The other day I stood at the stove to heat up the kettle for tea. I have the best tea kettle ever thanks to my husband who found just the one I wanted at an estate sale. The joy I derive from the ritual of filling that kettle, listening to the water start to move within it, and then hearing its gentle whistle summon me to pour a cup – well, it’s just a delight.
On this particular day I turned on the gas burner and then ran up the stairs to gather a load of laundry. When I returned, the kettle was cold, and the scent of natural gas was unmistakable. As I cracked a window or two to air out the kitchen, and relit the burner (correctly this time), I all but forgot about it.
Until….much later that afternoon afternoon when I returned to the kitchen and couldn’t figure out why I was so cold. I kept catching a draft and checking the thermostat.

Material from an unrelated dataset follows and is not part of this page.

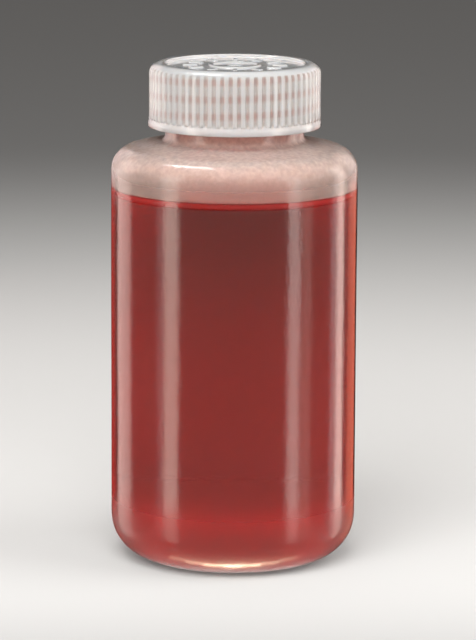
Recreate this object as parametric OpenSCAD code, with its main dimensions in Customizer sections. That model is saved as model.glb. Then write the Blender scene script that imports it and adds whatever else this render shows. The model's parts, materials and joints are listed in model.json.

But then I remembered…the stove…and the smell of gas…and the window I’d cracked. As I closed it, I muttered to myself unkind words about the heat seeping out of the house and the cold creeping in. Wasting money…wasting energy. All because of a barely open window.
The whole situation felt oddly familiar to me. Like this little episode was illustrating some bigger pattern playing out in my life. And then it came to me.
Lately I’ve been in decision overload. There have been Capital B. I. G. ones to wrestle down and seemingly countless smaller ones to shuffle through. I’ve been swimming in decisions. Making lists of them. Mulling them. Praying about them. Looking for signs. Or simply delaying them in the whirlwind of a million little tasks demanding my attention – things like lunch making and speech writing and permission slip signing and tax preparing and bedtime story reading.
All the while each unmade decision siphons off a bit of energy to fuel itself, like a little star gathering up energy from the universe to stay lit.
I call them open loops, these places where my mind just circles and circles over the same information as though it will magically rearrange itself into an arrow pointing to the perfect choice. Never happens, though.
Going over and over the same information while I complain that I can’t decide gets me nowhere. Do you know what makes decisions become clear? New data. Or a fresh perspective. Or simply a moment of trusted intuition.
Having unmade decisions in my life drains me. Like that barely open window, a decision not yet decided diminishes my energy no matter how much I try to conserve it. Until the decision is made, it gets fed.
But once the decision is made, a fresh burst of energy arrives to mark the occasion, like a reward for good behavior. It’s such a rush, that power of being sure, of moving onto the solid ground of action, of getting unstuck and moving forward.
I know this, and still, I wallow in indecision too often. So this year, I’m committing to being more decisive. To closing my open loops.
And to always being sure the burner is lit when I’m making a pot of tea.